Afterwards, in a filtering unit (Fig. 4, block 404), a probability value of presence of a corresponding emotion in each fragment is determined, wherein the probability value is used for filtering each fragment comprising a corresponding emotion using a threshold to detect intensity of an emotion. In other words, the threshold affects the precision and recall of emotions comprised in the obtained fragments, and therefore, for each of the obtained fragments, the system determines a level of confidence in the result, wherein the filtering is performed based on this value.

The threshold is selected in the range of 0 to 1 for each segmentation task and can be set to be the same for all emotion classes or different for each emotion, and therefore, a user can adjust the resulting output of the system.

The obtained successive fragments containing the same emotion are joined into segments, form example, successive fragments containing anger can be joined. Separate fragments are also transformed into segments.

Thus, for example, when setting the same threshold close to 0, a user will receive more segments to be analyzed, which reduces the probability to miss a segment with the required intensity (degree of manifestation) of an emotion. When the threshold close to 1 is chosen, the neural network will determine segments with higher precision (with emotions that are more intense), a user will receive less segments, which will speed up the analysis thereof, but some of segments will be overlooked.

When setting the threshold separately for each emotion, a user can filter out segments with the target emotion.

Therefore, the presented system allows a user to avoid listening to the entire audio recording and only to listen to selected segments containing the required intensity of the specifically determined emotion.

The presented system allows for high-precision speech emotion recognition and speeds up the process of listening to controversial conversation sessions, for example between a client and a voice assistant, which allows controlling the call-center operation quality and, in particular, allows determining the problem of the session correctly and promptly resolve it, thus having a positive impact on the client’s impression of the company. Furthermore, the presented invention can be used for automatically creating a selection of intense moments of an audio or video program, reducing the viewing time.

Also, since each segment including a corresponding emotion has information about its start and end time in the audio recording, the audio recording can be labeled based on emotions.

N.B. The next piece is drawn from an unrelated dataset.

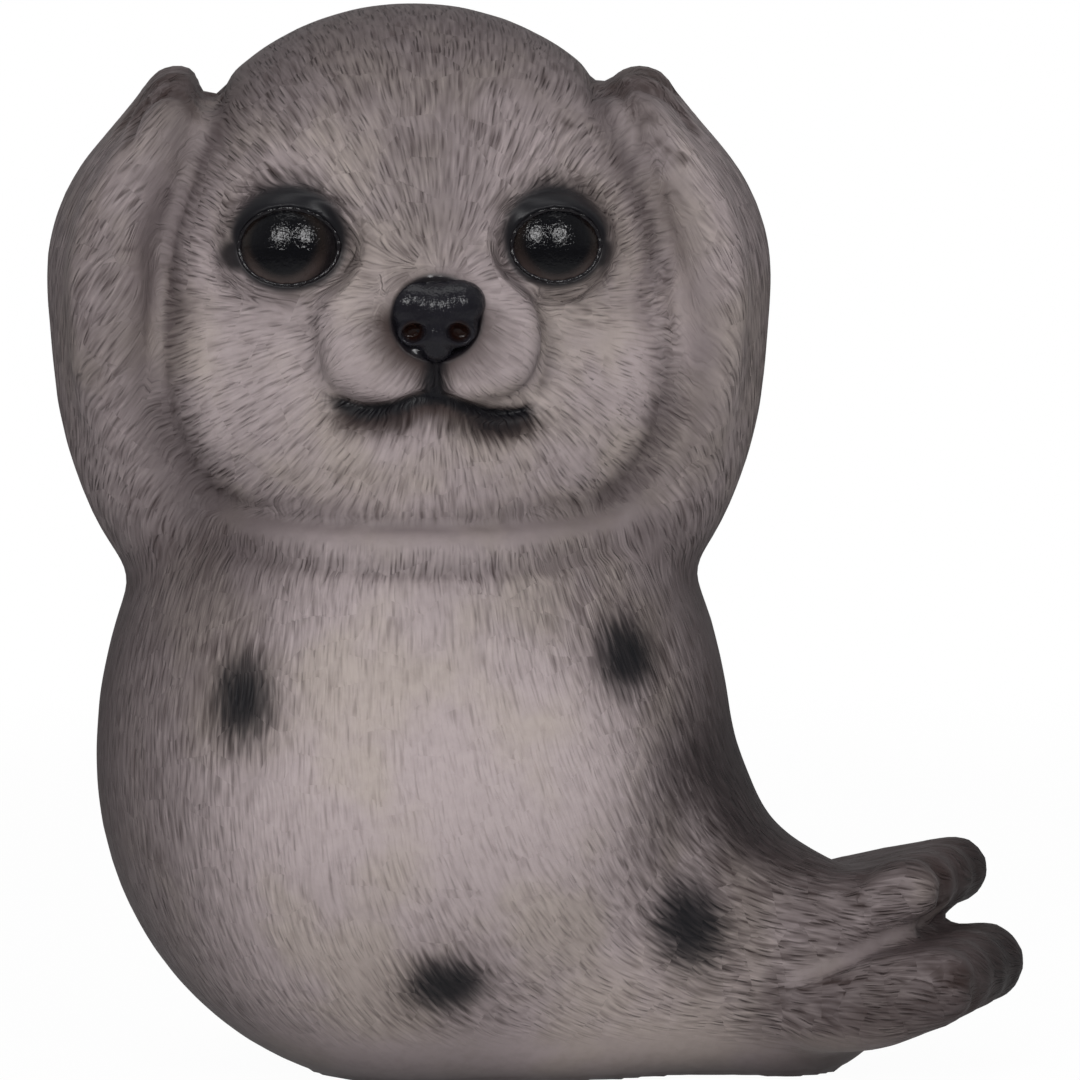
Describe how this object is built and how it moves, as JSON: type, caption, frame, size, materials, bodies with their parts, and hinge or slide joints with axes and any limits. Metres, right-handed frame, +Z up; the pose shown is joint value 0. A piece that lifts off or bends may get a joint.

The present invention is not limited to the specific embodiments disclosed in the specification for the purpose of illustration and encompasses all possible modifications and alternatives that fall under the scope of the present invention defined in the claims.

Claims

1. A method of training a neural network for the purpose of emotion recognition in a speech segment, the method comprising frizzing an OpenL3 convolutional neural network pretrained on a large unlabeled amount of data in a self-training mode, forming a labeled utterances database containing utterances not exceeding 10 seconds in length, wherein a corresponding emotion label or a noise label is attributed to each utterance using assessors, wherein a hard label technique is used for utterances to which the majority of said assessors attributed the same emotion label, and a soft label technique is used for the rest of the utterances, wherein the assessors are a group of assessors excluding assessors that do not meet the Fleiss’ Kappa agreement level of 0.4, training a low-capacity recurrent neural network built on said pre-trained OpenL3 convolutional neural network using the formed labeled utterances database, wherein the utterances with hard labels utilizing the cross-entropy loss function and the utterances with soft labels utilizing the mean squared error (MSE) loss function are transmitted successively in batches, unfreezing upper layers of said pre-trained OpenL3 convolutional neural network for further training of the neural network.

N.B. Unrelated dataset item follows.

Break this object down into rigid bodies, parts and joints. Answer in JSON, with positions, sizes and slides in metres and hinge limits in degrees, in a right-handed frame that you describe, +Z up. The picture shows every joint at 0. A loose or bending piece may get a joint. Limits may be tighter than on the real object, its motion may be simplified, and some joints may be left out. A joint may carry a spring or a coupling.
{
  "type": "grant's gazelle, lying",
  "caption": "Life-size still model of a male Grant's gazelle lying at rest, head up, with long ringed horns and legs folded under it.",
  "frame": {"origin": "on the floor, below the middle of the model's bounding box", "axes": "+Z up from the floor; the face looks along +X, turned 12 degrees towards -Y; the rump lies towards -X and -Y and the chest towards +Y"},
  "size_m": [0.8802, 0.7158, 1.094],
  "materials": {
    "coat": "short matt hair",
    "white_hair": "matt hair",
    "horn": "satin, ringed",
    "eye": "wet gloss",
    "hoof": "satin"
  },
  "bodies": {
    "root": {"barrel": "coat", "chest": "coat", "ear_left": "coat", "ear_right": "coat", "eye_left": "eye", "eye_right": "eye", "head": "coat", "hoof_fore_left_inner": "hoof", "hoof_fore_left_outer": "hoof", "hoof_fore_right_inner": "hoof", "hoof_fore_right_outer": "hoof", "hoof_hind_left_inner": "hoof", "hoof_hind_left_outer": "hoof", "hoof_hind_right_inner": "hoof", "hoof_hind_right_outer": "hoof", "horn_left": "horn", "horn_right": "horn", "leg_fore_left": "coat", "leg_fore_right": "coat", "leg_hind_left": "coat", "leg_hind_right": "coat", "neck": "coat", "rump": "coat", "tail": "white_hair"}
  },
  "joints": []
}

2. The method according to claim 1, wherein a hard label technique is used for utterances that have been attributed the same emotion label by 80% assessors.

3. The method according to claim 1, wherein the emotion label indicates anger, sadness, happiness or neutrality.

4. A system for segmenting an audio recording and emotion recognition in a speech segment, the system comprising a Voice Activity Detector (VAD) unit configured to select utterances from the audio recording, an utterance splitter unit configured to split the utterances into 3-second fragments, an emotion recognition unit comprising a neural network trained according to the method of claim 1 , the neural network comprising a mel-spectrogram providing unit configured to provide a mel spectrogram from the fragments, an OpenL3 convolutional neural network unit configured to transform the mel spectrogram into a sequence of vectors with a dimension of 512, and a low-capacity recurrent neural network unit configured to form, from the obtained vector sequence, a vector of probabilities of presence of a corresponding emotion or noise in each fragment, a filtering unit configured to determine a probability value of presence of a corresponding emotion in each fragment, wherein the probability value is used for filtering each fragment comprising a corresponding emotion using a threshold to detect intensity of an emotion and to join successive fragments with the same emotion into segments.

5. The system according to claim 1, wherein the same threshold is used for different emotions.

6. The system according to claim 1, wherein a corresponding threshold is used for each emotion.

7. The system according to claim 1, wherein each segment containing a corresponding emotion includes information about its start and end time in the audio recording.